Mandhane told the board that Ottawa police needed to “step up and acknowledge that something is wrong, and commit to doing something about it.”

“We are doing a number of things with the police service,” answered police chief Charles Bordeleau.

“And I want to make it clear that I’ve never denied the existence of racial profiling. I’ve said it before that racial profiling exists in society, it can exist in policing. And it doesn’t belong in either.”

Look inward, commission urges police service

Mandhane acknowledged that Ottawa is ahead of other police services because it has taken steps to look at the problem.

But the conversation must move beyond simply collecting the data to what the force can do with the data, she said.

The focus should go beyond holding meetings with community members to dissect the data, she said, given that those communities have already been talking about racial profiling for years.

“They’ve told you what they think it says. It vindicates their lived experience.”

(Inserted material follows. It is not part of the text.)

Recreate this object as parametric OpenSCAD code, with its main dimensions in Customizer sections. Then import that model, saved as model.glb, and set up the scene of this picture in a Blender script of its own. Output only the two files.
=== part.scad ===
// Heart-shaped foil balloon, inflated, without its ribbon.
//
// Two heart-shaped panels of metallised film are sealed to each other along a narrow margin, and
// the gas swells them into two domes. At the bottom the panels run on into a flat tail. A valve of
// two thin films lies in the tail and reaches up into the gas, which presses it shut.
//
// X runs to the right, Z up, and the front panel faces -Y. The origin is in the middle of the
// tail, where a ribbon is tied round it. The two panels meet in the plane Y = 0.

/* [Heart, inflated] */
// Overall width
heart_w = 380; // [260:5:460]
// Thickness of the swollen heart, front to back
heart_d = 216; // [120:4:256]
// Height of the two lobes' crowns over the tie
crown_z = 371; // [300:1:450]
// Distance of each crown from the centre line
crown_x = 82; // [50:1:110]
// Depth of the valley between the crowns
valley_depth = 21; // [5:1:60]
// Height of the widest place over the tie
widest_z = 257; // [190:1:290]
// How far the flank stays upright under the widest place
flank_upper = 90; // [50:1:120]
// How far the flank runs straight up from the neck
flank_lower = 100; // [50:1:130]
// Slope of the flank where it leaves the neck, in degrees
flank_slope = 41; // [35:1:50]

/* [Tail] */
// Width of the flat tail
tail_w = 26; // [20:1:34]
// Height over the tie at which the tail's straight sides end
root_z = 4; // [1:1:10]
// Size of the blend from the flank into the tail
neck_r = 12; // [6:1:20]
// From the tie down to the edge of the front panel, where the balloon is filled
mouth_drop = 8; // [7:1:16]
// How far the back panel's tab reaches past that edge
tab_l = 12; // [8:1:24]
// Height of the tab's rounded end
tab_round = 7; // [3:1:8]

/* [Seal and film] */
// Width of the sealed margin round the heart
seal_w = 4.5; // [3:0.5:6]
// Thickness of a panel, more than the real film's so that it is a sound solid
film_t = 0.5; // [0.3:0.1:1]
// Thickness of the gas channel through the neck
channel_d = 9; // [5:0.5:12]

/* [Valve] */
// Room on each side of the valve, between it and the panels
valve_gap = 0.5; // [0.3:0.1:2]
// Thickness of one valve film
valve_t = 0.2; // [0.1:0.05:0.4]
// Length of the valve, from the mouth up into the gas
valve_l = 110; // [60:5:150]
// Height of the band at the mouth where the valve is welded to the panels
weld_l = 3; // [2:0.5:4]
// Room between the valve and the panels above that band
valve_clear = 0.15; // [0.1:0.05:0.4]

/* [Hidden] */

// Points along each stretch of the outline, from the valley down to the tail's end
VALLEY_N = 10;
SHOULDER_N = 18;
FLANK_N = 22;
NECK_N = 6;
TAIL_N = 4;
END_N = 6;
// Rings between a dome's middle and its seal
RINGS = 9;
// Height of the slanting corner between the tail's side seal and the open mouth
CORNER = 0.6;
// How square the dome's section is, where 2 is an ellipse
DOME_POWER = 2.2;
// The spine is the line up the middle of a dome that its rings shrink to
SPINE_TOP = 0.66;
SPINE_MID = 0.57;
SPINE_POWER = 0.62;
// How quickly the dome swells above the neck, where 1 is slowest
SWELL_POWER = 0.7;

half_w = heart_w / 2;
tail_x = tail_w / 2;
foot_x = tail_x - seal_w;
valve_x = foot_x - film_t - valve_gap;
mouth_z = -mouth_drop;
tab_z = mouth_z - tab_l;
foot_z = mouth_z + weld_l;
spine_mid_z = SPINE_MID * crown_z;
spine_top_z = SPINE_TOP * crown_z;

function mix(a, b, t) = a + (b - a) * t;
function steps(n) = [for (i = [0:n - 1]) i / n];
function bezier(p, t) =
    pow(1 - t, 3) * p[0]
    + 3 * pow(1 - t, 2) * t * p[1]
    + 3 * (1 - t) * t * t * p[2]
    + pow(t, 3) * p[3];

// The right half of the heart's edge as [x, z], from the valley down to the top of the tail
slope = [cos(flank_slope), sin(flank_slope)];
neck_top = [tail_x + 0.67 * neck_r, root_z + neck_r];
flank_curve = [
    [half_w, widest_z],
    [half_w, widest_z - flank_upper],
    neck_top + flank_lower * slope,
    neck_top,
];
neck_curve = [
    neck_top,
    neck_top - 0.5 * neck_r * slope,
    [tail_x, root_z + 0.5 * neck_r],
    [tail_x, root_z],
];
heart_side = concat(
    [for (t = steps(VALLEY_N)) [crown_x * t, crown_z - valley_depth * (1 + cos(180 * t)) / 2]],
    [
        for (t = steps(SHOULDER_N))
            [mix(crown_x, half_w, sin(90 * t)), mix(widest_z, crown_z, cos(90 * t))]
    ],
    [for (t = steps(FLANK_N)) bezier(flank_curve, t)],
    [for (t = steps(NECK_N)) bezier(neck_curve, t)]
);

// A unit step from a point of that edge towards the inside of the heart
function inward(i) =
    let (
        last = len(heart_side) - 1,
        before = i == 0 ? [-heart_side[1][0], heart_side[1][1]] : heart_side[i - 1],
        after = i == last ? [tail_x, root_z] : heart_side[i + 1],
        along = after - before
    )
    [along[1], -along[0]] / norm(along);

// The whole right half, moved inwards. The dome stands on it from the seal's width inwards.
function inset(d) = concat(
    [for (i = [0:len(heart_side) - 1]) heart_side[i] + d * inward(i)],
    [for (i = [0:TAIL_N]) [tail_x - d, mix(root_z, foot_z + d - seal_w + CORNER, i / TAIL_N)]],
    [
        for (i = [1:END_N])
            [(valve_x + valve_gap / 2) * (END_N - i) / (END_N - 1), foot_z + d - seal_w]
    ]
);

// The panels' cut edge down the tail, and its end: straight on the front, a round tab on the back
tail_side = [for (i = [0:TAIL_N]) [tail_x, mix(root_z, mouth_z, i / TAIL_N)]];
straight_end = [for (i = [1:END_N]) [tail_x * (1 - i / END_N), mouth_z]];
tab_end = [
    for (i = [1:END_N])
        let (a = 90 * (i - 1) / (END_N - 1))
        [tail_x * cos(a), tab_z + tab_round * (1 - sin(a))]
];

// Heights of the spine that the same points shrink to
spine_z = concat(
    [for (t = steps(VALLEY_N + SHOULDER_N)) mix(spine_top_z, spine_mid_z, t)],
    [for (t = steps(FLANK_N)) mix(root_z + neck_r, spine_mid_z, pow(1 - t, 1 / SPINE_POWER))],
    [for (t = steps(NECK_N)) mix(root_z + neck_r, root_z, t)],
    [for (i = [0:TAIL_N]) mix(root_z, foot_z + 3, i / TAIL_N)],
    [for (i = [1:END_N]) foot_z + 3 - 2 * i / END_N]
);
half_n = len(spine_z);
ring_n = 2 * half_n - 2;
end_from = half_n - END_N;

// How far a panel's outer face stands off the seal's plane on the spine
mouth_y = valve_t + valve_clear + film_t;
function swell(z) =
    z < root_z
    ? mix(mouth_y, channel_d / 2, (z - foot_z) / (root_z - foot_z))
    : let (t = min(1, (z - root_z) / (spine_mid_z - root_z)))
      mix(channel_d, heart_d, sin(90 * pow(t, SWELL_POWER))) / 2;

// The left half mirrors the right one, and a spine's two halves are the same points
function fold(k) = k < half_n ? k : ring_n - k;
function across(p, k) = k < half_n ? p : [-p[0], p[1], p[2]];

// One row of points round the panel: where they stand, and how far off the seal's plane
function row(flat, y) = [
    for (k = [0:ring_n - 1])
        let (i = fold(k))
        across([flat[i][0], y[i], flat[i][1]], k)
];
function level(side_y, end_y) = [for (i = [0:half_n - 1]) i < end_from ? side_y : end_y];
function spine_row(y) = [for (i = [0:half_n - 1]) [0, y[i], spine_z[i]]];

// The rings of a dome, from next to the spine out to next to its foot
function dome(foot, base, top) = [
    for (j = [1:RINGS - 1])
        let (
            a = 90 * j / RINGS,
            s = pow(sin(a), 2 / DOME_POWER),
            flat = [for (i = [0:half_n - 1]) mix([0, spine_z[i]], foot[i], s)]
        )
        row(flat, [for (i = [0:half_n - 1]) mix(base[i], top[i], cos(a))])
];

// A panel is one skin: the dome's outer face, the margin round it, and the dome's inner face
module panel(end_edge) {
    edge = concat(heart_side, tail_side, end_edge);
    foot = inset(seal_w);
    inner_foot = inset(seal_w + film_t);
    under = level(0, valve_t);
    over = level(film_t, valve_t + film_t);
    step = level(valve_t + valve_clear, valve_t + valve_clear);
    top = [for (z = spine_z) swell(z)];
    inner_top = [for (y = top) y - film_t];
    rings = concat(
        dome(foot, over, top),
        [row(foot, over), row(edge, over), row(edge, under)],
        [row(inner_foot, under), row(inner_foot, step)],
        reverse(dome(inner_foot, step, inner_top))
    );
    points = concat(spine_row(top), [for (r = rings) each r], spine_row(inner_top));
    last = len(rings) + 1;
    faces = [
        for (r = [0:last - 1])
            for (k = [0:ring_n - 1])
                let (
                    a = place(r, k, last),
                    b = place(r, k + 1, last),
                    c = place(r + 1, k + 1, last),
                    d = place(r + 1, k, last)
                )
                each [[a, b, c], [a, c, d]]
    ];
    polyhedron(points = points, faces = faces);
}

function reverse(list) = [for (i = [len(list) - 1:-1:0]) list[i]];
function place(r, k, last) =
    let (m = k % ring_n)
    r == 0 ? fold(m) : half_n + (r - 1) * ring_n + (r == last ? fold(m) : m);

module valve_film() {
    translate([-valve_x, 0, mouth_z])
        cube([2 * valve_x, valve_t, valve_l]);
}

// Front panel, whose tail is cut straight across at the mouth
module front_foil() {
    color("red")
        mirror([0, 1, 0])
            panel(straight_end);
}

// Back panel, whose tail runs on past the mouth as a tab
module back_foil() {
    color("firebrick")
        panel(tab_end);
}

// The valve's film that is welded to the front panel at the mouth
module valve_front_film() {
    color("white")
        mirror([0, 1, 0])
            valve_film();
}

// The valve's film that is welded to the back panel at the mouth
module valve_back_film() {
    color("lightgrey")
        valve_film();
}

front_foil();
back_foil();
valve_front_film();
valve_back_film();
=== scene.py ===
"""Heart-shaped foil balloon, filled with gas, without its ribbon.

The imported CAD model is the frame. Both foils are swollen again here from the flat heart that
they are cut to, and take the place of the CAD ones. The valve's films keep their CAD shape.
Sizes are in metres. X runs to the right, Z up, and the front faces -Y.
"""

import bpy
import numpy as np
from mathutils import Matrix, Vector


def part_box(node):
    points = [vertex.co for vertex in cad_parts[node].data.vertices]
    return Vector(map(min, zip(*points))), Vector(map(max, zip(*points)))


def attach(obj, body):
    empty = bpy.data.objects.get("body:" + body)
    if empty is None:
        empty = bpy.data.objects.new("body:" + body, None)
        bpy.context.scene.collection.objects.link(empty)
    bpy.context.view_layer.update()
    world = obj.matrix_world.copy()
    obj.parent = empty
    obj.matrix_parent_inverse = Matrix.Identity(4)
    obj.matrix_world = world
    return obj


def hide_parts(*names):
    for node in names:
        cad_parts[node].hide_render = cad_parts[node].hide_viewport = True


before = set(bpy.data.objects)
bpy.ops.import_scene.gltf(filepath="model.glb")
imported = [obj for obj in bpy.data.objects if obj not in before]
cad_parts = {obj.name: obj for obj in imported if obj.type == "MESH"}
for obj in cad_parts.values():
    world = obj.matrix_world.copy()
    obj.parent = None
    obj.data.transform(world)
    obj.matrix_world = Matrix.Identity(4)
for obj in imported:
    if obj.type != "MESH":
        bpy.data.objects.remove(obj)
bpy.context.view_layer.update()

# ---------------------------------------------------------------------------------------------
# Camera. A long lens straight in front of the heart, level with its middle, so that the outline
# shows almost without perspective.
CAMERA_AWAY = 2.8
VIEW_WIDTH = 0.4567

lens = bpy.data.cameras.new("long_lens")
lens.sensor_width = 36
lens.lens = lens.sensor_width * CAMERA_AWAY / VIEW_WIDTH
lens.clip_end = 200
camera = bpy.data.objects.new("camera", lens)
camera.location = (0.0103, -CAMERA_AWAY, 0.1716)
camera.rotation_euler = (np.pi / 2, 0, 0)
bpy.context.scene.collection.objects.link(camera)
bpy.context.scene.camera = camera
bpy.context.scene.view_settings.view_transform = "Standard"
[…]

Instead, the Ontario Human Rights Commission urged the Ottawa police to look at their own culture and practices and get at the root causes.

“You hope police services can have a more inward look at what’s happening in order to address it, as opposed to being offended and feeling ‘Oh? I’m racist?’ and then trying to reconcile that. It’s more about reconciling what’s happening institutionally,” said Runako Gregg, the commission’s senior policy analyst.

The police should recruit officers to better reflect the ethnic makeup of society, in order to gain people’s trust, said Mandhane.

She also believes they need to cease doing traffic stops, as a form of “fishing expeditions” to root out other crimes, in neighbourhoods that already feel over-policed.

“This dragnet approach is just exacerbating this distrust,” said Mandhane.